Eno and Aurora share a belief that music can make a difference to the planet without "preaching" about climate change.
"If you're listening to a beautiful piece of music, you're hearing the possibility of a good world that we could be in," says Eno.
"That's how art changes people. It gives us aspirations that we wouldn't have otherwise."
Aurora adds: "It's much easier to engage people when they feel a part of something. I think only art can make people understand how deep and spiritual this connection with nature should be."
The news on climate change can often seem overwhelming and catastrophic - with temperatures reaching record highs, resulting in food shortages, rising sea levels and an increase in extreme weather events.
However, scientists argue that urgent action can limit the worst effects - and Eno and Aurora can both see reasons to remain optimistic.

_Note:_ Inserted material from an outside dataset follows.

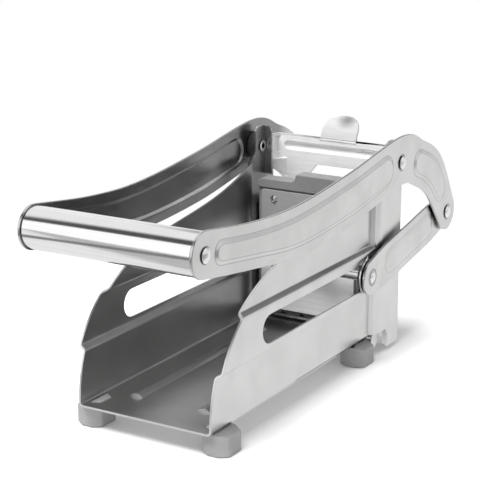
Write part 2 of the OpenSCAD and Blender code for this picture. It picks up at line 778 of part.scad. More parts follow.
// Rivets with ringed heads that hold the plate on the head
module pusher_rivets() {
    r = plate_rivet_d / 2;
    end = -plate_t - plate_rivet_l;
    h = 0.38 * r;
    color(bright) in_frame() for (p = plate_rivets) translate([p[0], plate_y, p[1]])
        rotate([90, 0, 0]) rotate_extrude() polygon(concat(
            [[0, end], [plate_shank_r, end], [plate_shank_r, 0]],
            [for (q = dome(r, h, 0)) if (q[0] > r / 2) q],
            [[r / 2, h / 2], [r / 3, 0.8 * h], [0, h]]));
}

// Folded bracket on the plate that holds the axle
module axle_bracket() {
    half = bracket_w / 2;
    color(steel) in_frame() difference() {
        union() {
            translate([-half, plate_y - plate_t, axle[1] - bracket_h / 2])
                cube([bracket_w, plate_t, bracket_h]);
            for (s = [-1, 1]) on_side(s) side_plate(half - plate_t, plate_t) polygon(concat(
                [[plate_y, axle[1] - bracket_h / 2]], [[plate_y, axle[1] + bracket_h / 2]],
                arc(axle, bracket_h / 2 - 0.5, 90, 270, 12)));
        }
        x_bar(axle_d / 2 + run_gap, -half - 1, half + 1, axle);
    }
}

// Outline of the head, with its offset finger grip on top
module head_outline() {
    x0 = grip_x - grip_w / 2;
    x1 = grip_x + grip_w / 2;
    z1 = base_z0 + base_h;
    z2 = z1 + grip_h;
    edge_r = 1.2;
    corner_x = base_w / 2 - head_r;
    polygon(concat(
        [[-base_w / 2, base_z0], [base_w / 2, base_z0]],
        arc([corner_x, z1 - head_r], head_r, 0, 90, 5),
        bezier([[x1, z1], [x1 - 0.3 * grip_slope, z1], [x1 - 0.2 * grip_slope, z2],
            [x1 - grip_slope, z2]], 8),
        arc([x0 + edge_r, z2 - edge_r], edge_r, 90, 180, 3),
        arc([x0 - grip_r, z1 + grip_r], grip_r, 0, -90, 6),
        arc([-corner_x, z1 - head_r], head_r, 90, 180, 5)));
}

module pusher_head() {
    first = -grid_w / 2 + stud_gap / 2;
    stud_w = pitch - stud_gap;
    color(plastic) in_frame() difference() {
        union() {
            cross_plate(base_y, base_t) head_outline();
            // lip over the plate's top edge, level with the plate's front
            intersection() {
                cross_plate(plate_y, plate_t + 1) head_outline();
                translate([-base_w, plate_y - 1, plate_z0 + plate_h + lip_gap])
                    cube([2 * base_w, plate_t + 3, base_h]);
            }
            for (i = [0:cells - 1]) for (j = [0:cells - 1])
                translate([first + i * pitch, stud_y - 0.5, base_z0 + j * pitch])
                    cube([stud_w, stud_l + 0.5, stud_w]);
        }
        // the toe is set back and notched between the lowest studs
        translate([-base_w, base_y - 1, base_z0 - 1]) cube([2 * base_w, toe_back + 1, toe_h + 5]);
        for (i = [1:cells - 1]) translate([first + i * pitch - stud_gap, base_y - 1, base_z0 - 1])
            cube([stud_gap, base_t + 2, toe_h + 1]);
        for (p = plate_rivets)
            y_bore(plate_shank_r + run_gap, base_y - 1, base_y + plate_rivet_l + clear_gap,
                p[0], p[1]);
    }
}

// Knife cartridge

box_in = grid_w / 2;
box_out = box_in + frame_t;
box_top = grid_z0 + grid_w + frame_t;

// A knife blank along Z, sharpened towards the pusher
module blade() {
    linear_extrude(grid_w) polygon([[0, 0], [knife_t / 2, bevel_l], [knife_t / 2, knife_depth],
        [-knife_t / 2, knife_depth], [-knife_t / 2, bevel_l]]);
}

module knives_upright() {
    color(bright) in_frame() for (i = [1:cells - 1])
        translate([i * pitch - box_in, knife_y, grid_z0]) blade();
}

module knives_level() {
    color(bright) in_frame() for (i = [1:cells - 1])
        translate([-box_in, level_y, grid_z0 + i * pitch]) rotate([0, 90, 0]) blade();
}

// Square sleeve round the knives, with two flanges that fit between the towers
module knife_box() {
    y0 = knife_y - 1;
    half = tower_in - inner_head_t - 2 * clear_gap;
    z0 = grid_z0 - frame_t;
    color(steel) in_frame() difference() {
        union() {
            translate([-box_out, y0, z0]) cube([2 * box_out, bar_y - y0, grid_w + 2 * frame_t]);
            for (y = [y0, lip_y - clear_gap - frame_t]) cross_plate(y, frame_t)
                round_rect([-half, z0], [2 * half, grid_w + 5], 3);
        }
        translate([-box_in, y0 - 1, grid_z0]) cube([2 * box_in, bar_y - y0 + 2, grid_w]);
    }
}

// Half of the top bar's plan, from the flange's tip to the middle
function bar_path(half, off) = concat(
    [[half - off, bar_y - flange_l]],
    arc([half - bar_r, bar_y + frame_t - bar_r], bar_r - off, 0, 90, 6));

// Rear sheet of the cartridge: it frames the knives' opening and carries the top bar with its
// pressed groove, end flanges and gussets, and the curled thumb tab
module cartridge_plate() {
    half = tower_in - clear_gap;
    top = bar_z + bar_h;
    neck = box_out + frame_t;
    groove_at = bar_z + 0.57 * bar_h;
    groove_half = half - 6;
    groove_r = groove_w / 2;
    color(steel) in_frame() {
        difference() {
            union() {
                // sheet behind the knife box
                cross_plate(bar_y, frame_t)
                    round_rect([-neck, grid_z0 - frame_t + 0.3], [2 * neck, bar_z - grid_z0 + 3], 2);
                // bar bent forward at both ends
                translate([0, 0, bar_z]) linear_extrude(bar_h) polygon(concat(
                    bar_path(half, 0), mirrored(bar_path(half, 0)),
                    reversed(mirrored(bar_path(half, frame_t))), reversed(bar_path(half, frame_t))));
                // back of the groove
                turned(capsule(groove_r + frame_t * 0.8, groove_half), [bar_y, groove_at]);
                for (s = [-1, 1]) on_side(s) gusset(half, neck);
            }
            turned(capsule(groove_r, groove_half), [bar_y, groove_at]);
            // nothing of the groove's back stands ahead of the bar
            translate([-groove_half - groove_w, bar_y - groove_w, groove_at - groove_w])
                cube([2 * (groove_half + groove_w), groove_w, 2 * groove_w]);
            cross_plate(bar_y - 1, frame_t + 2) {
                translate([-box_in, grid_z0]) square([grid_w, grid_w]);
                polygon([[-window_w, box_top + 4], [window_w, box_top + 4],
                    [window_w - 15, bar_z - 1], [15 - window_w, bar_z - 1]]);
            }
        }
        thumb_tab(top);
    }
}

// Round bar with domed ends, as a profile for turned()
function capsule(r, half) = concat([[0, -half]],
    [for (p = arc([0, 0], r, -90, 0, 6)) [p[0], p[1] - half + r]],
    [for (p = arc([0, 0], r, 0, 90, 6)) [p[0], p[1] + half - r]]);

// Corner web that joins the bar's end to the sheet below it
module gusset(half, neck) {
    slope = half - neck;
    intersection() {
        translate([0, 0, bar_z - 10]) linear_extrude(11) polygon([
            [neck - 1, bar_y], [neck, bar_y], [half - frame_t, bar_y - slope + frame_t],
            [half, bar_y - slope + frame_t], [half, bar_y - slope + 2 * frame_t],
            [neck + 1, bar_y + frame_t], [neck - 1, bar_y + frame_t]]);
        cross_plate(bar_y - 20, 40) polygon([
            [neck - 1, bar_z - 9], [neck + 1, bar_z - 9], [half, bar_z - 4.5],
            [half, bar_z + 1], [neck - 1, bar_z + 1]]);
    }
}

// Tab that leans back from the bar and curls, with a round outline
module thumb_tab(top) {
    lean0 = 20;
    lean1 = 66;
    r = tab_l / ((lean1 - lean0) * PI / 180);
    c = [bar_y + r * cos(lean0), top - r * sin(lean0)];
    intersection() {
        side_plate(-tab_w / 2, tab_w) polygon(concat(
            arc(c, r, 180 - lean0 + 4, 180 - lean1, 10),
            reversed(arc(c, r - frame_t, 180 - lean0 + 4, 180 - lean1, 10))));
        translate([0, bar_y, top]) rotate([-(lean0 + lean1) / 2, 0, 0])
            cross_plate(-tab_l, 2 * tab_l) polygon(concat(
                [[-tab_w / 2, -4], [tab_w / 2, -4]],
                arc([0, tab_l * 0.97 - tab_w / 2], tab_w / 2, 0, 180, 16)));
    }
}

body_shell();
rear_sill();
foot_front_left();
foot_front_right();
foot_rear_left();
foot_rear_right();
pivot_rivet_left();
pivot_rivet_right();
pivot_bush_left();
pivot_bush_right();
arm_left();
arm_right();
handle_tube();
handle_tie_rod();
tube_plug_left();
tube_plug_right();
hook_rivet_left();
hook_rivet_right();
hook_washer_left();
hook_washer_right();
link_left();
link_right();
eye_rivet_left();
eye_rivet_right();
pusher_plate();
pusher_head();
pusher_rivets();
axle_bracket();
pusher_axle();
slot_bush_left();
slot_bush_right();
axle_washer_left();
axle_washer_right();
axle_spacer_left();
axle_spacer_right();
cartridge_plate();
knife_box();
knives_upright();
knives_level();
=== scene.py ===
import json
import math

import bmesh
import bpy
from mathutils import Matrix, Vector
from mathutils.geometry import delaunay_2d_cdt


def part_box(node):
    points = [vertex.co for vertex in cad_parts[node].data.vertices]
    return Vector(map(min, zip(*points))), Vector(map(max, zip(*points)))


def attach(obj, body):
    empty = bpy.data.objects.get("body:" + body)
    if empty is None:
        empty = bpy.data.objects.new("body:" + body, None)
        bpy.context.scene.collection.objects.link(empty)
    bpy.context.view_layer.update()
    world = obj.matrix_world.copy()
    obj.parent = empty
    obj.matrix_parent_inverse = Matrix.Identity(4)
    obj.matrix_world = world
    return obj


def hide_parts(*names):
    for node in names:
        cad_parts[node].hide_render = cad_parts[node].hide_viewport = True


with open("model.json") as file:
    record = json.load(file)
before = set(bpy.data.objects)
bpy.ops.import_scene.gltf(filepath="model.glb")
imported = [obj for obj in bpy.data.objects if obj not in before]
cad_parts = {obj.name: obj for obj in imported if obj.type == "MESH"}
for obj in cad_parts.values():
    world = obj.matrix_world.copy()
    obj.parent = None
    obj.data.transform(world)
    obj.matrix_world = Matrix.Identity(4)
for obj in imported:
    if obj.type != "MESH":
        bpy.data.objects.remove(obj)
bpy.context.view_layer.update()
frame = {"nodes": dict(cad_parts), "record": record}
nodes = frame["nodes"]
print("frame loaded:", len(nodes), "nodes")

millimetre = 0.001


class Wire:  # one output socket; arithmetic on it adds Math nodes
    def __init__(self, tree, socket=None):
        self.tree = tree
        self.socket = socket

    def make(self, kind, settings=None, sockets=None, output=0):
        node = self.tree.nodes.new(kind)
        for name, value in (settings or {}).items():
            setattr(node, name, value)
        for key, value in (sockets or {}).items():
            if isinstance(value, Wire):
                self.tree.links.new(value.socket, node.inputs[key])
            else:
                node.inputs[key].default_value = value
        return Wire(self.tree, node.outputs[output] if node.outputs else None)

    def maths(self, operation, first, second):
        return self.make("ShaderNodeMath", {"operation": operation}, {0: first, 1: second})

    def __add__(self, other):
        return self.maths("ADD", self, other)

    def __radd__(self, other):
        return self.maths("ADD", other, self)

    def __sub__(self, other):
        return self.maths("SUBTRACT", self, other)

    def __rsub__(self, other):
        return self.maths("SUBTRACT", other, self)

    def __mul__(self, other):
        return self.maths("MULTIPLY", self, other)

    def __rmul__(self, other):
        return self.maths("MULTIPLY", other, self)

    def clamped(self):
        return self.make("ShaderNodeClamp", None, {"Value": self})

    def between(self, low, high):  # spreads a 0..1 value over a new range
        return self * (high - low) + low

    def eased(self, low, high):  # 0 below low, 1 above high, smooth between them
        sockets = {"Value": self, "From Min": low, "From Max": high}
        return self.make("ShaderNodeMapRange", {"interpolation_type": "SMOOTHSTEP"}, sockets)

    def along(self, direction):  # how far a vector reaches in a direction
        sockets = {0: self, 1: direction}
        return self.make("ShaderNodeVectorMath", {"operation": "DOT_PRODUCT"}, sockets, "Value")

    def distance(self, point):
        sockets = {0: self, 1: point}
        return self.make("ShaderNodeVectorMath", {"operation": "DISTANCE"}, sockets, "Value")

    def stretched(self, scale):
        return self.make("ShaderNodeMapping", None, {"Vector": self, "Scale": scale})

    def noise(self, scale, detail, distortion=0.0):
        sockets = {"Vector": self, "Scale": scale, "Detail": detail, "Distortion": distortion}
        return self.make("ShaderNodeTexNoise", None, sockets)


def mixColours(wire, share, first, second):
    return wire.make("ShaderNodeMix", {"data_type": "RGBA"}, {0: share, 6: first, 7: second}, 2)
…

"What gives me hope is that, for kids younger than myself, the conversation around the environment is so obvious," says Aurora.
"They're angry and determined and strongly opinionated [about] how the way forward has to be different.
"It helps me realise not everything I care for has to happen immediately. It's enough to just be a part of a slow process."
"I completely agree," says Eno. "I feel that we're in the middle of an enormous revolution.
"It shows in the very small things that people do. Their distaste for waste, for example. The feeling that irresponsible consumerism is actually not very pleasant.
"It just doesn't feel good to be so fickle in our tastes - to have to have new shoes every couple of weeks because somebody else has got them. I think people are starting to develop away from that."
Eno is also a voracious reader of scientific periodicals, and says the advances being made on climate change are another reason to feel hopeful, even if they rarely penetrate the mainstream.
More importantly, he adds, the infrastructure that perpetuated our exploitation of the planet is slowly being dismantled.
"Old people like me are dying," he says. "The people who run the fossil fuel companies, the people who pay advertising companies to tell lies about what is really happening [in the environment] are on their way out.